The Federal Trade Commission today announced the forced closure of a number of businesses that targeted consumers with false claims of boosting their credit scores.
“Operation Clean Sweep” involved a joint crackdown by the FTC and 24 state agencies on 33 operations that assert they can assist in removing damaging items from consumers’ credit reports. “This is not a new initiative,” director of the FTC’s Bureau of Consumer Protection Lydia Parnes said in a Washington, D.C., press conference announcing the actions. Instead, she said, it’s part of a long-running battle by the FTC against such firms whose claims are “founded on a false pretense compounded by a false promise.”
According to an FTC press release, these firms “deceptively claim they can remove negative information from consumers’ credit reports, even if that information is accurate and timely.” In reality, federal law dictates that negative but accurate information can remain on a credit report for up to seven years, with bankruptcies appearing for up to 10 years.
“In the seven FTC actions announced today, the commission seeks to halt the defendants’ allegedly unlawful business practices, prohibit further violations and make them pay consumer redress and give up their ill-gotten gains,” the release says. “In addition, the FTC announced three related credit repair cases earlier this year.”
One defendant, multiple names
The defendants listed offered their services under a variety of names, making it difficult for even educated consumers to know exactly with whom they were dealing. For example, the scammers that victimized Texas resident Daniel Duke operated under a number of aliases and business names. According to a Sept. 10, 2008, press release from the FTC, “The defendants are Rudolph Joseph Strobel, aka Lee Harrison, and Leanna Ruth Harrison, both doing business as Lee Harrison Credit Restoration, Credit Restoration, and Lee Harrison Associates Credit Restoration (LHCR), all located in Naples, Texas.”
Duke has an easy label for Harrison — regardless of what he calls himself. Harrison is “probably the biggest scoundrel in Texas,” a cowboy hat-wearing Duke told the FTC-organized press conference.
Don’t mess with Texas
Duke fell victim to promises surrounding the paid removal of derogatory items from his credit report. While doing some online Chase banking, Duke realized he’d need to bump up his credit score in order to buy a new home. Using a link on the bank website, Duke reached out to Lee Harrison Associates, and the company promised to fix incorrect derogatory items on Duke’s credit report in exchange for $1,200.

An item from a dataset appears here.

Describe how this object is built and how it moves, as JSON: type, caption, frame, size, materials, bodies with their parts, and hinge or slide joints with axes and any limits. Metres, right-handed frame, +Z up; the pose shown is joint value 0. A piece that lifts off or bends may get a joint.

After sending $900 and waiting six months, nothing had changed. If anything, his score had “actually gotten worse” due to the lender inquiries that kept piling up, Duke says. When he called to ask for his money back, the agency threatened Duke, claiming they’d make his credit worse if Duke didn’t pony up the additional $300.
That’s when Duke got mad, vowing to fight the company’s bullying with his self-described “big mouth.” “I wrote everyone” to spread the word about the agency, Duke says, even his preacher. “People don’t know, and that’s the bottom line.” Although he was initially promised a credit-score increase of 100 points in just two months, “The problem is, it’s garbage and it’s not true,” Duke says.
Relying on advice from his mortgage broker and his own efforts, Duke was able to get his credit score fixed — for free. For example, to prove he had never lived in California, where some of the debts originated, he directly contacted the lenders that erroneously appeared on his report. “I told them to call the governor,” Duke joked.
The experience left him with some advice to share. “Giving up your power of attorney — that’s the stupidest thing you can do,” Duke says. “They take your money upfront, and then what recourse do you have?” When it comes to accurate information on a credit report, “They’re not going to remove it if it’s right,” he says.